Ali Salami

A Dance of the Forests: The Unsaid of Wole Soyinka’s Play

A Sance of the Forest
A Dance of the Forests

Wole Soyinka is a Nigerian playwright, novelist, poet, and essayist in the English language. He is best known for A Dance of the Forest and Death and The King’s Horseman. A Nobel Prize Winner, Soyinka founded an acting company and wrote his first important play, A Dance of the Forests for the independence celebrations in Nigeria.

Wole Soyinka sometimes wrote of modern West Africa in a satirical style, but his serious intent and his belief in the evils inherent in the exercise of power were usually evident in his work as well.

Wole Soyinka was the first Black African to be awarded the Nobel Prize for Literature.

An autobiography, Aké: The Years of Childhood, was published in 1981 and followed by the companion pieces Ìsarà: A Voyage Around Essay (1989) and Ibadan: The Penkelemes Years: A Memoir, 1946–1965 (1994).

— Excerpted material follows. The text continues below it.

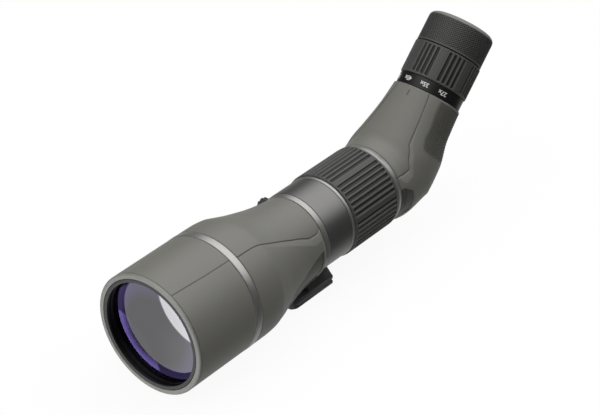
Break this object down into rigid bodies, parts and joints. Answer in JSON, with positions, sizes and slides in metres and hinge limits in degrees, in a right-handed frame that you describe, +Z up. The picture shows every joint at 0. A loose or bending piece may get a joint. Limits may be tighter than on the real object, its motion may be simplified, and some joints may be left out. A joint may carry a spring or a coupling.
{
  "type": "spotting scope",
  "caption": "Angled spotting scope with sliding lens shade, rotating tripod collar and foot, focus ring, zoom ring and twist-up eyecup.",
  "frame": {"origin": "centre of the tripod foot's flat bottom face", "axes": "+Z up from the foot, +Y from the objective towards the eyepiece along the optical axis, +X to the right seen from behind the eyepiece"},
  "size_m": [0.0978, 0.3943, 0.1591],
  "materials": {
    "armour": "satin warm grey-green moulded skin",
    "collar_metal": "satin gunmetal anodised",
    "bright_ring": "bright turned",
    "rim_metal": "satin anodised, warm grey",
    "black_metal": "matt black anodised",
    "foot_black": "satin black hard anodised",
    "knob_plastic": "moulded, lightly textured",
    "black_plastic": "matt",
    "scale_black": "satin black, white dial numbers",
    "grip_rubber": "ribbed charcoal",
    "eyecup_rubber": "diamond knurl, smooth crown",
    "seal_rubber": "smooth",
    "felt": "black felt band",
    "coated_glass": "polished, violet coating",
    "steel": "plain",
    "brass": "turned"
  },
  "bodies": {
    "mount": {"tripod_collar": "collar_metal", "collar_liner": "black_plastic", "mounting_foot": "foot_black", "foot_screw_front": "steel", "foot_screw_rear": "steel", "tripod_thread_insert": "steel", "lock_bush": "brass"},
    "lock_knob": {"lock_knob": "knob_plastic", "lock_screw": "steel", "lock_screw_tip": "brass"},
    "barrel": {"main_body": "black_metal", "body_armour": "armour", "accent_ring_front": "bright_ring", "accent_ring_body": "bright_ring", "collar_retaining_ring": "bright_ring", "accent_ring_prism": "bright_ring", "objective_cell": "black_metal", "objective_retaining_ring": "black_metal", "objective_lens_front": "coated_glass", "objective_spacer": "black_metal", "objective_lens_rear": "coated_glass", "objective_seal": "seal_rubber", "shade_friction_ring": "felt", "baffle_ring_front": "black_plastic", "baffle_ring_rear": "black_plastic", "focus_seal_front": "seal_rubber", "focus_seal_rear": "seal_rubber", "prism_housing": "black_metal", "prism_armour": "armour", "erecting_prism": "coated_glass", "prism_cradle": "black_metal", "prism_clamp": "steel", "prism_screw_left": "steel", "prism_screw_right": "steel", "eyepiece_tube": "black_metal", "eyepiece_seal": "seal_rubber", "eye_lens_cell": "black_metal", "eye_lens": "coated_glass", "eye_lens_ring": "black_metal"},
    "lens_shade": {"lens_shade": "armour", "lens_shade_rim": "rim_metal"},
    "focus_ring": {"focus_ring": "black_metal", "focus_grip": "grip_rubber"},
    "focus_cell": {"focusing_cell": "black_metal", "focusing_lens": "coated_glass", "focus_pin": "steel"},
    "zoom_ring": {"zoom_cam_sleeve": "black_metal", "zoom_scale_band": "scale_black", "zoom_grip": "grip_rubber"},
    "zoom_front": {"zoom_cell_front": "black_metal", "zoom_lens_front": "coated_glass"},
    "zoom_rear": {"zoom_cell_rear": "black_metal", "zoom_lens_rear": "coated_glass"},
    "eyecup_ring": {"eyecup_cam_ring": "black_plastic"},
    "eyecup": {"eyecup_sleeve": "black_plastic", "eyecup_grip": "eyecup_rubber"}
  },
  "joints": [
    {"name": "barrel_turn", "type": "hinge", "parent": "mount", "child": "barrel", "pos_m": [0, 0, 0.0505], "axis": [0, 1, 0], "continuous": true},
    {"name": "lock_knob_turn", "type": "hinge", "parent": "mount", "child": "lock_knob", "pos_m": [-0.042, 0.013, 0.0505], "axis": [-1, 0, 0], "range_deg": [0, 360]},
    {"name": "lens_shade_slide", "type": "slide", "parent": "barrel", "child": "lens_shade", "axis": [0, -1, 0], "range_m": [0, 0.04]},
    {"name": "focus_turn", "type": "hinge", "parent": "barrel", "child": "focus_ring", "pos_m": [0, 0.0573, 0.0505], "axis": [0, 1, 0], "range_deg": [-280, 280]},
    {"name": "focus_slide", "type": "slide", "parent": "barrel", "child": "focus_cell", "axis": [0, 1, 0], "range_m": [-0.009, 0.009]},
    {"name": "zoom_turn", "type": "hinge", "parent": "barrel", "child": "zoom_ring", "pos_m": [0, 0.18, 0.1098], "axis": [0, 0.7071, 0.7071], "range_deg": [-70, 60]},
    {"name": "zoom_front_slide", "type": "slide", "parent": "barrel", "child": "zoom_front", "axis": [0, 0.7071, 0.7071], "range_m": [-0.0045, 0.0045]},
    {"name": "zoom_rear_slide", "type": "slide", "parent": "barrel", "child": "zoom_rear", "axis": [0, 0.7071, 0.7071], "range_m": [-0.003, 0.003]},
    {"name": "eyecup_turn", "type": "hinge", "parent": "barrel", "child": "eyecup_ring", "pos_m": [0, 0.198, 0.12775], "axis": [0, 0.7071, 0.7071], "range_deg": [0, 120]},
    {"name": "eyecup_slide", "type": "slide", "parent": "eyecup_ring", "child": "eyecup", "axis": [0, 0.7071, 0.7071], "range_m": [0, 0.01]}
  ],
  "couplings": [
    {"joint": "focus_slide", "follows": "focus_turn", "m_per_rad": 0.0018},
    {"joint": "zoom_front_slide", "follows": "zoom_turn", "m_per_rad": 0.0035},
    {"joint": "zoom_rear_slide", "follows": "zoom_turn", "m_per_rad": -0.0022},
    {"joint": "eyecup_slide", "follows": "eyecup_turn", "m_per_rad": 0.00477}
  ]
}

In 2006 Wole Soyinka published another memoir, You Must Set Forth at Dawn. In 2005–06 Soyinka served on the Encyclopædia Britannica Editorial Board of Advisors. The folowing artcile has been coauthored by Ali Salami and Midia Mohammadi.

Abstract

A Dance of the Forests is one of the most recognized of  Wole Soyinka‘s plays. After being a British protectorate for nearly sixty years, in 1960, Nigeria gained independence the same year Wole Soyinka’s A Dance of the Forests was published. Nigerian dramatist Soyinka gained a lot of populairty for A Dance of the Forest.

The play, which expresses ambivalence toward radical changes with premonitions between its lines, has been regarded as one of the most challenging to understand.

With an eye on the work’s historical context, it is treated as a symptom of history that reveals its “political unconscious” based on Fredrick Jameson’s ideas. Furthermore, Pierre Macherey’s Theory of Gaps highlights “the ideological project” of the literary work by focusing on the “unsaid” in the text, which shapes its “speech.”

In conclusion, regarding the synthesis of Jameson and Macherey’s ideas, which reveals and studies the correlation between ideology and narrative, the article sets out to find the central topic of the work and describe the imaginary/symbolic system put into the service of the ideological project concerning its context.